Good designs imitate life. The rise in popularity of internetworking as a means of interconnecting computers is largely due the naturalness and work-ability it embodies, because it mirrors our own, human methods of communication in social hierarchies. Internetworking is loosely based three things:

  1. Clearly defined, standard communication interfaces.
  2. Minimal or no knowledge of the workings of external systems.
  3. Good faith.

Many systems created by our culture exhibit these characteristics as a means of getting things done efficiently. Writing a bank check is one such example. The end user has a standard communication interface, the check, that he knows how to work with; he need not know the details of the system that handles the checks or the people involved, and yet he sends it away freely. As Douglas Comer indicates in the introduction to his Internetworking with TCP/IP - Volume I: Principles, Protocols and Architecture [9], a key facet of internetworking is its ability to ``hide the details'' of other systems:

In the past 15 years, a new technology has evolved that makes it possible to interconnect many disparate physical networks and make them function as a coordinated unit. The technology, called internetworking, accommodates multiple, diverse underlying hardware technologies by providing a way to interconnect heterogeneous networks and a set of communication conventions. The internet technology hides the details of network hardware and permits computers to communicate independent of their physical network connections.[9, p.1,]

Although a full-fledged introduction to internetworking is beyond the scope of this paper, the subject is extremely well documented; an excellent example is Douglas Comer's book mentioned above. Other books such as Parker's Teach Yourself TCP/IP in 14 Days [36] and similar texts with mass-market appeal can focus greatly on an end product of learning appropriate terminology, rather than learning the terminology through the process of understanding networking concepts, and should be avoided.

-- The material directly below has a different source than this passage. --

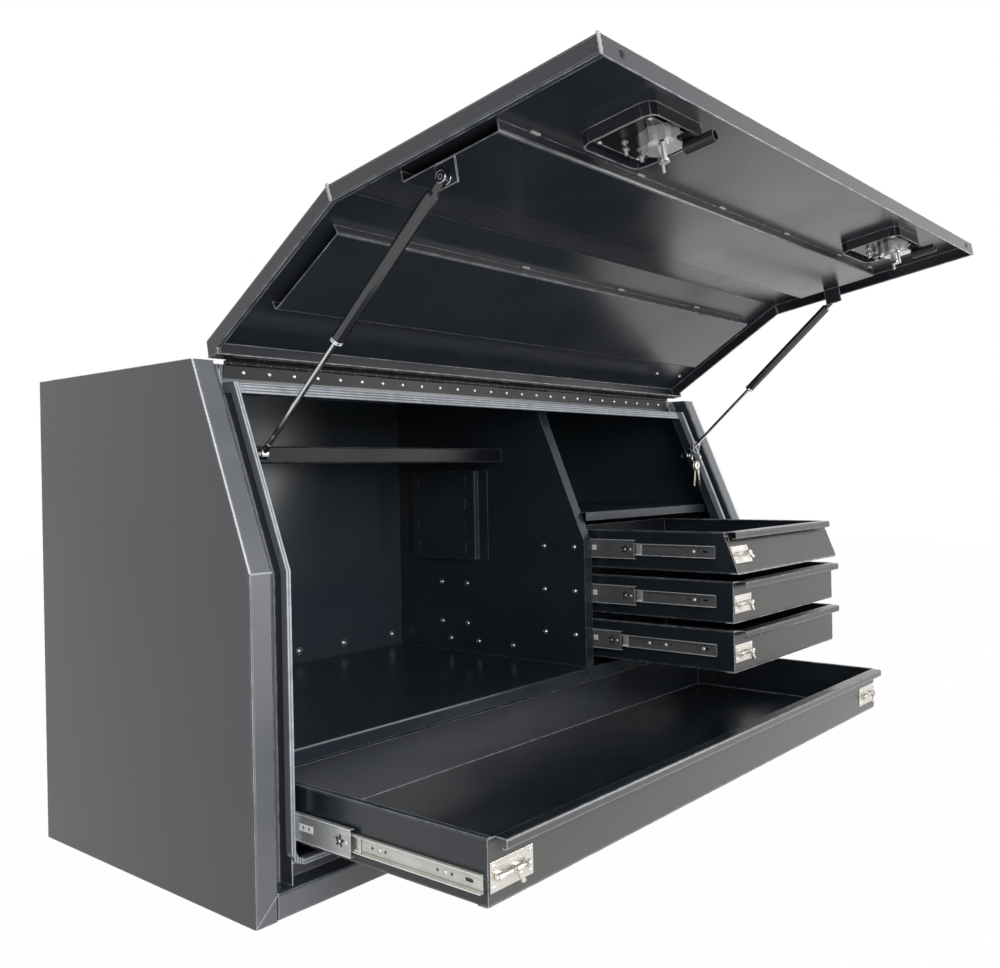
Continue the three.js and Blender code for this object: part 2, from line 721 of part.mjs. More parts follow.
function strutCylinder() {
  const inside = strutTubeRadius - strutWall;
  const tube = turnedZ([
    [0, strutNeck], [strutNeckRadius, strutNeck], [strutTubeRadius, strutNeck + strutNeckRadius],
    [strutTubeRadius, strutTubeEnd - strutWall], [inside, strutTubeEnd],
    [rodRadius + gap, strutTubeEnd], [rodRadius + gap, strutTubeEnd - strutGland],
    [inside, strutTubeEnd - strutGland], [inside, strutNeck + strutGland], [0, strutNeck + strutGland],
  ]);
  const neck = pinZ(0, 0, strutNeckRadius, socketRadius - strutWall / 2, strutNeck + strutWall);
  const socket = alongX(disc(0, 0, socketRadius, studRadius + gap), -socketLength / 2, socketLength / 2, 2);
  return fuse(tube, neck, socket);
}

function strutRod() {
  const rod = pinZ(0, 0, rodRadius, strutTubeEnd - rodHidden, strutLength - strutWall, 8);
  const neck = pinZ(0, 0, strutNeckRadius, strutLength - strutNeck, strutLength - strutWall);
  const socket = alongX(disc(0, strutLength, socketRadius), -socketLength / 2, socketLength / 2, 2);
  return fuse(rod, neck, socket);
}

// Keys: a tie round the rod, a split ring, and two keys that hang from it
function keySet() {
  const wire = keyTieWire / 2;
  const tie = new THREE.TorusGeometry(keyTieRadius, wire, 4, 10);
  const ring = new THREE.TorusGeometry(keyRingRadius, wire, 4, 12).rotateY(Math.PI / 2);
  const upright = tie.rotateX(Math.PI / 2);
  const hung = ring.translate(0, 0, -keyTieRadius - keyRingRadius + wire);
  const keys = [-1, 1].map((side) => {
    const head = disc(0, -keyHeadRadius, keyHeadRadius, keyHoleRadius);
    const face = extrude(head, keyThickness, 2);
    const blade = new THREE.BoxGeometry(keyWidth, keyLength, keyThickness)
      .translate(0, -keyHeadRadius - keyLength / 2, keyThickness / 2);
    const key = fuse(face, blade).translate(0, 0, -keyThickness / 2);
    return key.rotateX(Math.PI / 2).rotateY(side * Math.atan2(keyWidth, keyLength))
      .translate(0, side * keyThickness / 4, -keyTieRadius - 2 * keyRingRadius + keyHeadRadius / 2);
  });
  return fuse(upright, hung, ...keys);
}

// Ball slide members, left hand, drawn closed: outer on the cabinet, middle, and inner on the drawer
function slideHoles(place, from, length, count) {
  const holes = [];
  for (let i = 0; i < count; i += 1) {
    const y = from + slideHoleInset + (i * (length - 2 * slideHoleInset)) / (count - 1);
    const slot = roundedRect(y - slideSlotLength / 2, -slideHoleRadius, y + slideSlotLength / 2,
      slideHoleRadius, slideHoleRadius - gap);
    holes.push(alongX(slot, place - overrun / 2, place + overrun / 2, 1));
  }
  return holes;
}

function slideOuter() {
  const half = outerHeight / 2;
  const channel = alongY(foldedSheet([
    [outerReach, half - raceTurn], [outerReach, half], [0, half],
    [0, -half], [outerReach, -half], [outerReach, raceTurn - half],
  ], slideSheet, slideBend), outerFront, outerFront + outerLength);
  return cut(channel, ...slideHoles(0, outerFront, outerLength, slideHoleCount));
}

// On the right the outer members are spot welded to their support
const weldedOuter = (z) => mirrorX(slideOuter().translate(upstandInner - weldSink, 0, z));

function slideMiddle() {
  const half = middleHeight / 2;
  const channel = alongY(foldedSheet([
    [middleReach, half - raceTurn], [middleReach, half], [middleStart, half],
    [middleStart, -half], [middleReach, -half], [middleReach, raceTurn - half],
  ], slideSheet, slideBend), middleFront, middleFront + outerLength);
  return cut(channel, ...slideHoles(middleStart, middleFront, outerLength, slideHoleCount));
}

function slideInner(front, length) {
  const half = innerHeight / 2;
  const near = slideThickness - innerReach;
  const channel = alongY(foldedSheet([
    [near, raceTurn - half], [near, -half], [slideThickness, -half],
    [slideThickness, half], [near, half], [near, half - raceTurn],
  ], slideSheet, slideBend), front, front + length);
  return cut(channel, ...slideHoles(slideThickness, front, length, slideHoleCount));
}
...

Texts by Comer, W. Richard Stevens[42] and Andrew S. Tannenbaum[44] can appear daunting, but are expertly written.

Regardless, there are four important items that cannot be ignored in any presentation of internetworking: the client/server model, protocol layering and encapsulation, TCP/IP and data transport units.

3.1.1 Data Transport Units

There is a good deal of terminology that is used to refer to certain groupings of data commonly found associated with networking. Figure 3.1 attempts to illustrate the differences graphically, it is followed by descriptions of many of the usual data units found on the Internet.

  
Figure 3.1: Data Transport Units

3.1.2 The TCP/IP Internet Protocol Suite

TCP/IP is the de-facto standard for communications on the Internet today. It arose out of research conducted by the Advanced Research Projects Agency (ARPA)gif and the National Science Foundation (NSF). These research efforts led to the creation of a physical backbone which used TCP/IP as the mandated standard for communications. The ARPAnet and the NSFnet were the seed for the entity that would become known as the Internet. (The Internet is the largest existing example of an internet, and will be referred to with as previously, Internet with a capital `I.')

Although the two acronyms that form TCP/IP resolve to Transmission Control Protocol and Internet Protocol, the TCP/IP Internet Protocol suite is actually composed of a number of protocols and pieces of software. Of particular importance to this paper is that TCP/IP is fundamentally composed of three protocols: the previously mentioned TCP and IP, as well as the User Datagram Protocol (UDP). As will be discussed to greater extent in the next section, IP defines the addressing scheme used on the Internet and both UDP and TCP interface with IP to wrap their data with information necessary for transport across the Internet. Programmers can choose to utilize either UDP or TCP to transfer data, but both ultimately interface to IP. Kale and Socolofsky offer an excellent practical discussion of the TCP/IP protocols in RFC1180[31].

Briefly, the salient points of the three protocols are summarized below:

Internet Protocol
A best-effort, connectionless datagram delivery service, implementing the 32-bit addressing scheme used by the Internet.
User Datagram Protocol
A best-effort, connectionless datagram delivery service that acts primarily as an interface to IP.
Transmission Control Protocol
A reliable, connection-oriented, stream transport service.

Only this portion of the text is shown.